Q3:  How would you describe the business environment in Vietnam?

A3: Vietnam is an area where oil projects typically are relatively low OPEX. The oil is typically of high quality; you can sell it at a premium to Brent and the fiscal regimes are quite generous to the contractors. So overall, the economics of Vietnam and the cash flow are pretty good historically on most of the oil projects.

The downside of Vietnam has been the regulatory burden. Things historically take a very long time to get done, development plans take time to be approved and what’s interesting is it looks to start changing.

If you look at the recent five-year extension that the group got in December, it took them only about one year to get that licence, which is far quicker than in the past. If you look at more recent data, they have just got an extension on its exploration licence for two years that was announced this month in June, and that took only a few months to be obtained. At the same time, the company didn’t have to pay an additional bonus or take on extra commitments.
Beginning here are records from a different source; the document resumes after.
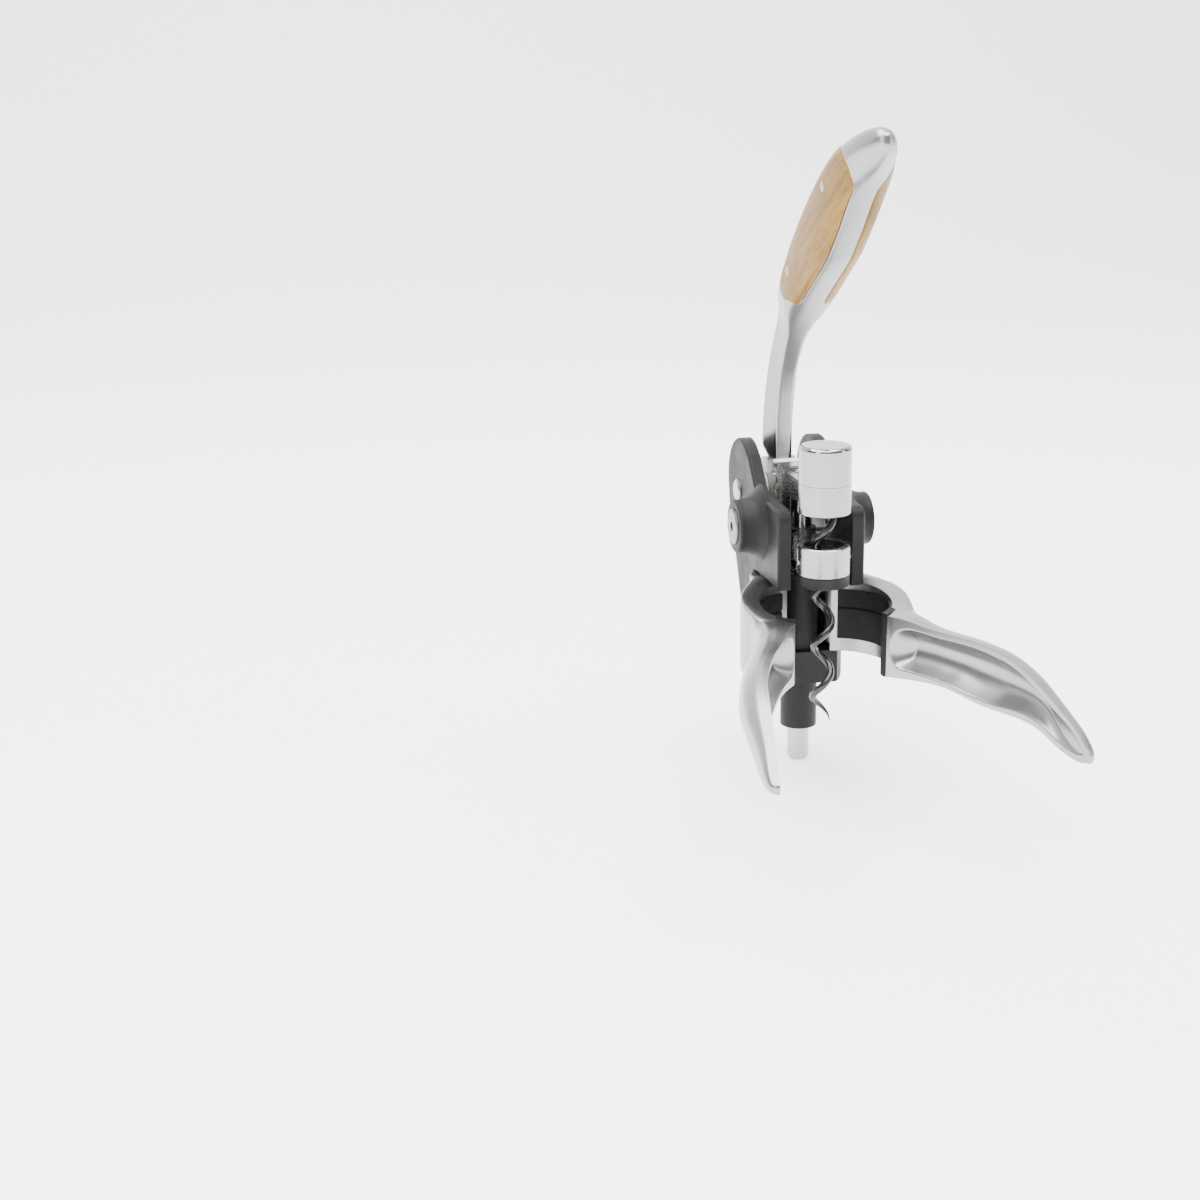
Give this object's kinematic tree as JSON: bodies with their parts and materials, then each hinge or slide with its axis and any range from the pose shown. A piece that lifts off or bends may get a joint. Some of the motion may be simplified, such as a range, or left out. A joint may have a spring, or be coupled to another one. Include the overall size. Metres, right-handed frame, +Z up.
{
  "type": "lever corkscrew",
  "caption": "Lever corkscrew with a geared back lever, toothed carrier, coated worm and two hinged jaw grips that clamp a bottle's neck.",
  "frame": {"origin": "on the worm's axis, in the plane where the nut's pad meets the cork", "axes": "+Z up along the worm's axis, +X from the frame towards the tips of the grips, +Y towards the left grip"},
  "size_m": [0.1435, 0.0852, 0.1884],
  "materials": {
    "charcoal_coat": "matte powder coat",
    "pearl_chrome": "satin pearl chrome",
    "satin_chrome": "fine brushed chrome",
    "bright_chrome": "polished chrome",
    "oiled_oak": "oiled pale oak",
    "black_rubber": "matte rubber",
    "black_nylon": "matte moulded nylon",
    "washer_nylon": "natural nylon",
    "rivet_steel": "turned and tumbled",
    "plug_steel": "turned nickel-plated",
    "spring_steel": "bright spring wire",
    "rod_steel": "ground and polished",
    "coated_wire": "glossy low-friction coating",
    "bush_bronze": "sintered bronze"
  },
  "bodies": {
    "frame": {"frame": "charcoal_coat", "pivot_pin": "rivet_steel", "upper_rod_bush": "bush_bronze", "lower_rod_bush": "bush_bronze", "left_pivot_washer": "washer_nylon", "right_pivot_washer": "washer_nylon", "left_hinge_pin": "rivet_steel", "right_hinge_pin": "rivet_steel", "left_detent_plug": "plug_steel", "right_detent_plug": "plug_steel", "left_detent_spring": "spring_steel", "right_detent_spring": "spring_steel", "nut_carriage": "satin_chrome", "cork_pad": "black_nylon", "worm_nut": "black_nylon", "left_guide_pin": "rivet_steel", "right_guide_pin": "rivet_steel"},
    "lever": {"lever": "pearl_chrome", "left_handle_scale": "oiled_oak", "right_handle_scale": "oiled_oak", "front_rivet": "rivet_steel", "rear_rivet": "rivet_steel"},
    "carrier": {"carrier": "satin_chrome", "guide_rod": "rod_steel", "rod_screw": "rivet_steel", "head_cap": "bright_chrome", "thrust_washer": "washer_nylon"},
    "worm": {"worm": "coated_wire", "shank_clip": "spring_steel"},
    "left_grip": {"left_grip": "pearl_chrome", "left_jaw_pad": "black_rubber"},
    "right_grip": {"right_grip": "pearl_chrome", "right_jaw_pad": "black_rubber"},
    "left_detent": {"left_detent_plunger": "plug_steel"},
    "right_detent": {"right_detent_plunger": "plug_steel"}
  },
  "joints": [
    {"name": "lever_hinge", "type": "hinge", "parent": "frame", "child": "lever", "pos_m": [-0.0436, 0, 0.0187], "axis": [0, -1, 0], "range_deg": [-45, 205]},
    {"name": "carrier_slide", "type": "slide", "parent": "frame", "child": "carrier", "axis": [0, 0, 1], "range_m": [-0.00932, 0.04158]},
    {"name": "worm_spin", "type": "hinge", "parent": "carrier", "child": "worm", "pos_m": [0, 0, 0], "axis": [0, 0, 1], "range_deg": [-218.85, 982.75]},
    {"name": "left_grip_hinge", "type": "hinge", "parent": "frame", "child": "left_grip", "pos_m": [-0.022, 0.011, -0.0133], "axis": [0, 0, 1], "range_deg": [-20.6, 39.4]},
    {"name": "right_grip_hinge", "type": "hinge", "parent": "frame", "child": "right_grip", "pos_m": [-0.022, -0.011, -0.0133], "axis": [0, 0, -1], "range_deg": [-19.2, 40.8]},
    {"name": "left_detent_slide", "type": "slide", "parent": "frame", "child": "left_detent", "axis": [0, 1, 0], "range_m": [0, 0.0016], "stiffness_N_per_m": 600, "springref_m": -0.001, "deforming": ["left_detent_spring"]},
    {"name": "right_detent_slide", "type": "slide", "parent": "frame", "child": "right_detent", "axis": [0, -1, 0], "range_m": [0, 0.0016], "stiffness_N_per_m": 600, "springref_m": -0.001, "deforming": ["right_detent_spring"]}
  ],
  "couplings": [
    {"joint": "carrier_slide", "follows": "lever_hinge", "m_per_rad": 0.01155},
    {"joint": "worm_spin", "follows": "lever_hinge", "ratio": 4.7744}
  ]
}
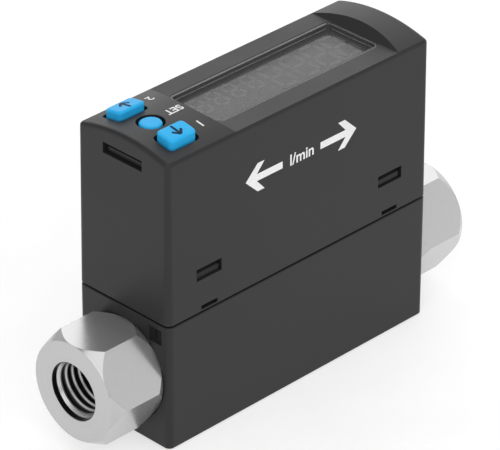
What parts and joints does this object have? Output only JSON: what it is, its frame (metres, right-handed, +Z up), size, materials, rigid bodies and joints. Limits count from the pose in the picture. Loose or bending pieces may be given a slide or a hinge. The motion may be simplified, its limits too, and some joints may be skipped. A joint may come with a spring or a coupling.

So, this is quite positive, and those changes could be really game-changing for the company and the country in general.

Q4: Now, you talked about exploration, what is the prize there?

A4: So, this is very large. Pharos has interests in two blocks 125 and 126 in the Phu Khanh Basin and this is one of the last remaining frontier basins offshore Vietnam. An independent auditor assessed the potential exploration upside of recoverable resources on those licences at 9 billion barrels net to Pharos Energy. This is a very large number in any term, but particularly when you look at their existing 20 million barrels 2P.

Now, this is in deep water; part of the licence is in more than 1,000 metres of water depth, so it’s really about finding the rig now and finding a farming partner to unlock this potential upside. The company has until November 2027 to do that. So, you can see this exploration asset as a zero-cost option with an extremely large potential value.

What’s also interesting is that exploration has generally been back on the agenda of the super-majors over the last four or five years, they have not done much spending in exploration, so they have four or five years of catch-up to execute. There are not many basins in the world where you can find such material potential resources as you have in Blocks 125 and 126.

So again, it could be absolutely game-changing if they manage to get a partner.